Mark Rylance in Twelfth Night.
“Where most of us succumb to the limiting power of self-preservation, Shakespeare rushed toward the enormous freedom that can come with “why”—the spirit of inquiry that jump-starts the imagination.”
Hilton Als, The Mirror Has Two Faces, The New Yorker
I was struck by this quotation in The New Yorker from a review of the current production of Twelfth Night at the Belasco. I got to thinking about the “limiting power of self-preservation.” What does that mean? To me, it brings to mind living safe, trying to protect against disaster, loss, injury or heartbreak. Right away, I can see that I have failed that litmus test. My particular road is littered with all of the above. I don’t see them as battle scars, so much as evidence of either rank stupidity (14 years of out-of-control drinking, for example) or the wisdom of putting my heart on the line. Doing that was when I came out 27 years ago and fell in love with my beautiful wife, Pam. It was also when I crashed through my fears to adopt our two daughters. More than “the enormous freedom that can come with why” those were about the freedom that came with “why not?” or “yes.”

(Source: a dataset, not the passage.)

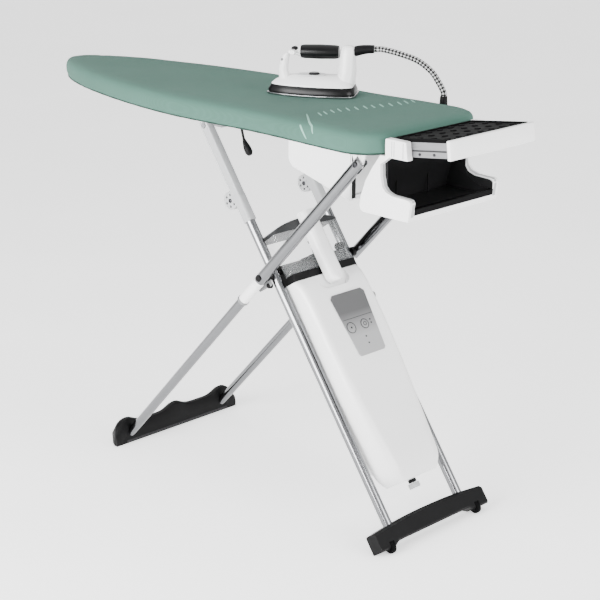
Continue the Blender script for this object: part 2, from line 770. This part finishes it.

Saturday I went into my studio with dancer and long time friend Pamela Newell to do some Authentic Movement. At the end of one time of moving, I found myself lying on the floor, holding my heart. To me, it felt as if my heart, bruised and cupped, had migrated to the outside of my chest, and that my hands were needed to keep it from falling away from me. I knew that movement and the image were connected to my absent, estranged daughter. Embodying that allowed me both to feel it that hurt and to release it.
Have I felt like giving up? Of course. Does that feel like the “limiting power of self-preservation?” It does. My broken heart requires me to keep opening, loving, praying. Not asking “why” – which in this situation creates more suffering – but rather what am I being asked to do, and how shall I do it. And in those questions I find the freedom to imagine, to dream, to hope.